= Dominic Rathbone =

British historian

Dominic William Rathbone is British historian who is professor of ancient history at King's College London. He is a specialist in Greek and Roman Egypt, particularly as recorded on papyri, and is president of the Society for the Promotion of Roman Studies.

==Education==
Rathbone read classics at Jesus College, Cambridge, where he also completed his PhD on the Heroninos archive of texts from an agricultural estate in the Roman Fayum. His thesis was published as Economic Rationalism and Rural Society in Third Century AD Egypt by Cambridge University Press in 1991.

==Research==
Rathbone is a specialist in Graeco-Roman Egypt, particularly as recorded on papyri, and is chairman of the Oxyrhynchus Papyri Management Committee of the Egypt Exploration Society. He has a special interest in trade and banking, combining archaeological evidence, papyri evidence, and ancient texts in his research.

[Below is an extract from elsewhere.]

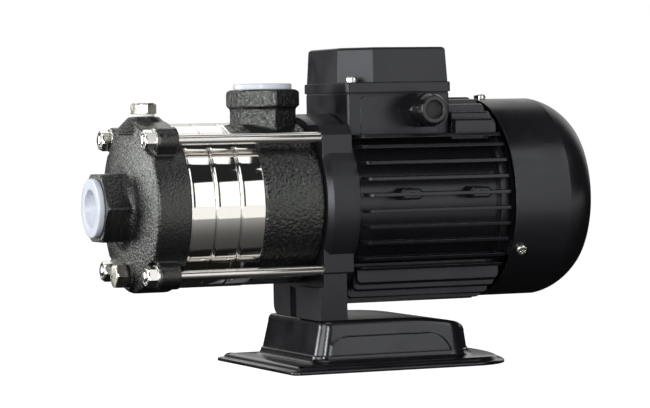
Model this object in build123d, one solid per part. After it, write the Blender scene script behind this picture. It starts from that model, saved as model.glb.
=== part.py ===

He directed a surface survey of Graeco-Roman villages in the Fayyum, Egypt, in 1995–1998. Rathbone also studies the early Roman Republic and the political and agrarian History of the middle republic.

==Appointments==
Rathbone is president of the Society for the Promotion of Roman Studies.

==Selected publications==
- Economic Rationalism and Rural Society in Third-Century A.D. Egypt: The Heroninos Archive and the Appianus Estate. Cambridge, Cambridge University Press, 1991, pp.xix + 489.
- Egypt from Alexander to the Copts: an Archaeological and Historical Guide. London, 2004. (Edited with R.S. Bagnall)
- "Financial intermediation in first-century AD Rome and eighteenth-century England", (in) ed. K. Verboven, K. Vandorpe & V. Chankowski, Pistoi dia tèn technèn. Bankers, Loans and Archives in the Ancient World. Studies in Honour of Raymond Bogaert. Leuven, 2008, pp. 371–419. (with P. Temin)
- "Poor peasants and silent sherds", (in) ed. L. de Ligt & S. Northwood, People, Land and Politics. Demographic Developments and the Transformation of Roman Italy, 300 BC - AD 14. Leiden, 2008, pp. 305–32.
- "Earnings and costs: living standards and the Roman economy (first to third centuries AD)", (in) ed. A. Bowman & A. Wilson, Quantifying the Roman Economy. Methods and Problems. Oxford, 2009, pp. 299–326.